Gli antiaggreganti sono medicinali basilari per chi soffre di cardiopatie. Essi mantengono il sangue fluido evitando la formazione di coaguli di sangue. Ma cosa fare quando si ha la necessita di sottoporsi ad un intervento e vi è rischio di emorragia?
Sono moltissimi, circa 150 mila, gli italiani che ogni anni vengono sottoposti all’intervento di angioplastica e quindi al collocamento di uno stent nell’arteria coronarica. Esso è una molletta di acciaio chirurgico rivestita di farmaci necessaria per tenere aperto il vaso sanguigno. Questo tipo di operazione fa sì che il paziente debba assumere, per tutta la sua vita dei farmaci antiaggreganti (di solito aspirina + uno specifico, N.d.R:) per evitare soprattutto il primo anno che si manifesti quella conosciuta come trombosi di stent, capace di indurre la chiusura dello stesso.
Ovviamente in questo caso la terapia antiaggregante è un medicinale salvavita ma porta con sé un effetto collaterale non irrilevante: il sanguinamento chirurgico. E questo può essere valido per una cura dentistica come per qualsiasi altri intervento più o meno invasivo. Teoricamente si potrebbe sospendere la terapia in modo temporaneo, ma così si vi sarebbero maggiori possibilità di formazione di un trombo e di infarto.

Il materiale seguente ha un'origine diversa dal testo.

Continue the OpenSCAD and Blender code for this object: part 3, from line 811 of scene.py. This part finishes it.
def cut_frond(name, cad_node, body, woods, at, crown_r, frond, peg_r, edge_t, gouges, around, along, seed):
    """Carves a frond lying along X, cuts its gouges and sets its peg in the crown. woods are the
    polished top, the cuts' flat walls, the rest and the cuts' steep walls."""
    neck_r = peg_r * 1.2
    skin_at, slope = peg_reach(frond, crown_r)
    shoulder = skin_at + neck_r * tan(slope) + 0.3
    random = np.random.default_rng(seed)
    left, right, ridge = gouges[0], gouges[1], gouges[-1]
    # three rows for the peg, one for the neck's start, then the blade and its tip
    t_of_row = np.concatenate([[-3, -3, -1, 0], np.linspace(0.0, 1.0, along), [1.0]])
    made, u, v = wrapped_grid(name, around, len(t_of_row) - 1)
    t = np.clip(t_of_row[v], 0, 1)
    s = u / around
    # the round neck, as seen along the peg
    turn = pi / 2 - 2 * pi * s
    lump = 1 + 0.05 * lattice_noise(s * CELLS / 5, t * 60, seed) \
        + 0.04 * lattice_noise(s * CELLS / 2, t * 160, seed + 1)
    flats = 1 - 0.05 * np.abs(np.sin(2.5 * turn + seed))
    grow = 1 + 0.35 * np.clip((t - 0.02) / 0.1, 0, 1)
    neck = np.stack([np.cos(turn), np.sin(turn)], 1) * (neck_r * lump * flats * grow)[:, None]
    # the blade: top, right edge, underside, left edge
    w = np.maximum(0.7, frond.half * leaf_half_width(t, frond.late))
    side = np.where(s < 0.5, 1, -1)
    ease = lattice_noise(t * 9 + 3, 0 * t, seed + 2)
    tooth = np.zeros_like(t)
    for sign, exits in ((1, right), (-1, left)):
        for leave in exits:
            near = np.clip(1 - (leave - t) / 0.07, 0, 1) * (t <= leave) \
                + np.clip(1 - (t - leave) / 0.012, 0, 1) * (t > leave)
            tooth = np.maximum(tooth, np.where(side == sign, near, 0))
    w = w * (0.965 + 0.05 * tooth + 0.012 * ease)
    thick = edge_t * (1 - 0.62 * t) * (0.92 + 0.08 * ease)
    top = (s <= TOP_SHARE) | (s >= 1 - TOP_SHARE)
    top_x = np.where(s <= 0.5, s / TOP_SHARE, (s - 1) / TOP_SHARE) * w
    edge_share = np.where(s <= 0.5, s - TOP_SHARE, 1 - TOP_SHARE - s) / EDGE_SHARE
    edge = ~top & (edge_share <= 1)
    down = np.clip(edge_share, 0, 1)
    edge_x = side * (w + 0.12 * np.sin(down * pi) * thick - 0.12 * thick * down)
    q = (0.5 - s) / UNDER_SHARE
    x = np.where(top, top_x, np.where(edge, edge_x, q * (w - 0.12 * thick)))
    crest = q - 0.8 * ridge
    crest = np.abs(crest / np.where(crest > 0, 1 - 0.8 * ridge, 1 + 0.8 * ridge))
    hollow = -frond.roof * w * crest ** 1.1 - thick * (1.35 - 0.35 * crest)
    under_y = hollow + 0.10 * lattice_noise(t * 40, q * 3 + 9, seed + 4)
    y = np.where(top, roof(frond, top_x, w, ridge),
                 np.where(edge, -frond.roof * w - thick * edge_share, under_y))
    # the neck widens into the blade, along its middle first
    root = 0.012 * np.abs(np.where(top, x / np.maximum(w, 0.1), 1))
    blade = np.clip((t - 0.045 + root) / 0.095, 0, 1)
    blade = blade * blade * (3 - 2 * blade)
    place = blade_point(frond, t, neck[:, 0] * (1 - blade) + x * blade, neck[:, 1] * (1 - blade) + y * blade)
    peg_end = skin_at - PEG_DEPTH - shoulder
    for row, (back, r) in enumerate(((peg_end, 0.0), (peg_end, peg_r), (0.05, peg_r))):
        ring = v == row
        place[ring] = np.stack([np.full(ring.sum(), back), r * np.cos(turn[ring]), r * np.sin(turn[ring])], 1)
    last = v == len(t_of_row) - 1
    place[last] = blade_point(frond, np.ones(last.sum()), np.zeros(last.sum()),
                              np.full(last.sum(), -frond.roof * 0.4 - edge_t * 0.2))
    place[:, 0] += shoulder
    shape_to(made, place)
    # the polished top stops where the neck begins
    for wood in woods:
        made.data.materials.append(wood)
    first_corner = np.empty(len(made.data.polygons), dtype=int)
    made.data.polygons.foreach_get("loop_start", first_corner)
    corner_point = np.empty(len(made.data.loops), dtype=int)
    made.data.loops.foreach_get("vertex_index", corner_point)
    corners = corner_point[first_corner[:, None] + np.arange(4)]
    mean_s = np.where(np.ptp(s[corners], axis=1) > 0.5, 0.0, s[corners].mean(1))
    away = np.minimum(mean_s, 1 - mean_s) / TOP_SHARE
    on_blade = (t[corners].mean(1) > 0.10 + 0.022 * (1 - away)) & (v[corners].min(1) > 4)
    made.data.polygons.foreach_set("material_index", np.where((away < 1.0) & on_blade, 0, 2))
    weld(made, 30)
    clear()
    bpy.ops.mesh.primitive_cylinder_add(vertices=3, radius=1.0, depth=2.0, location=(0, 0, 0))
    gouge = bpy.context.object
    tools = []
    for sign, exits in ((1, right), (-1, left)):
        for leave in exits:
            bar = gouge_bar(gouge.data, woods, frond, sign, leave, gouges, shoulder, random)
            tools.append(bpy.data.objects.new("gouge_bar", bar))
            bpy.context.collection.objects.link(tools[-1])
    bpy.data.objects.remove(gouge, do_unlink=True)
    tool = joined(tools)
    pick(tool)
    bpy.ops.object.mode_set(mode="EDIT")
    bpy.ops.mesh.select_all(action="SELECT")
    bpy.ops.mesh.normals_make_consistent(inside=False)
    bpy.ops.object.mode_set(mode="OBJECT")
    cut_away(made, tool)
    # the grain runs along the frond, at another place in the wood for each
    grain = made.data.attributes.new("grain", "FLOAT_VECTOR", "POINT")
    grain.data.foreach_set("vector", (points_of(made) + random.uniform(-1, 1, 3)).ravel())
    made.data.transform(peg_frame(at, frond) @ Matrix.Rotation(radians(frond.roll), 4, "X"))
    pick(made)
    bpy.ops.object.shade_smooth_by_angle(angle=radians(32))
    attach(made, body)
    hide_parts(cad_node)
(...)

Cosa fare in questo caso? Affidarsi alle cure degli specialisti. Attualmente, infatti, esiste un protocollo terapeutico messo a punto dal GISE, la Società Italiana di cardiologia interventistica e dalle Società Scientifiche dei chirurghi e degli Anestesisti, creato appositamente per misurare la necessità di sospensione o prosecuzione della terapia antiaggregante in base al rischio di emorragia del malato e del tipo di intervento. Questa procedura è attiva dal 2011 ed ha consentito di creare un registro prospettico sul tema in uso sia nel nostro paese che negli Stati Uniti che è stato recentemente presentato presso l’ultimo Congresso nazionale GISE. Come spiega il professor Giuseppe Musumeci, Presidente di quest’ultimo:
Abbiamo pubblicato le conclusioni e i nostri suggerimenti pratici su riviste nazionali e internazionali, tra cui Eurointervention, la rivista della società europea di cardiologia interventistica. Ma non solo: applicando queste linee guida ad oltre mille pazienti cardiopatici gestiti durante l’intervento chirurgico abbiamo istituito un Registro prospettico i cui risultati sono stati presentati al Congresso europeo di cardiologia interventistica a Parigi.
Questo documento potrà rappresentare la base di una revisione formale del protocollo attuale per aggiornare le linee guida del rischio chirurgico in base ai nuovi dati relativi proprio all’uso delle terapie antiaggreganti.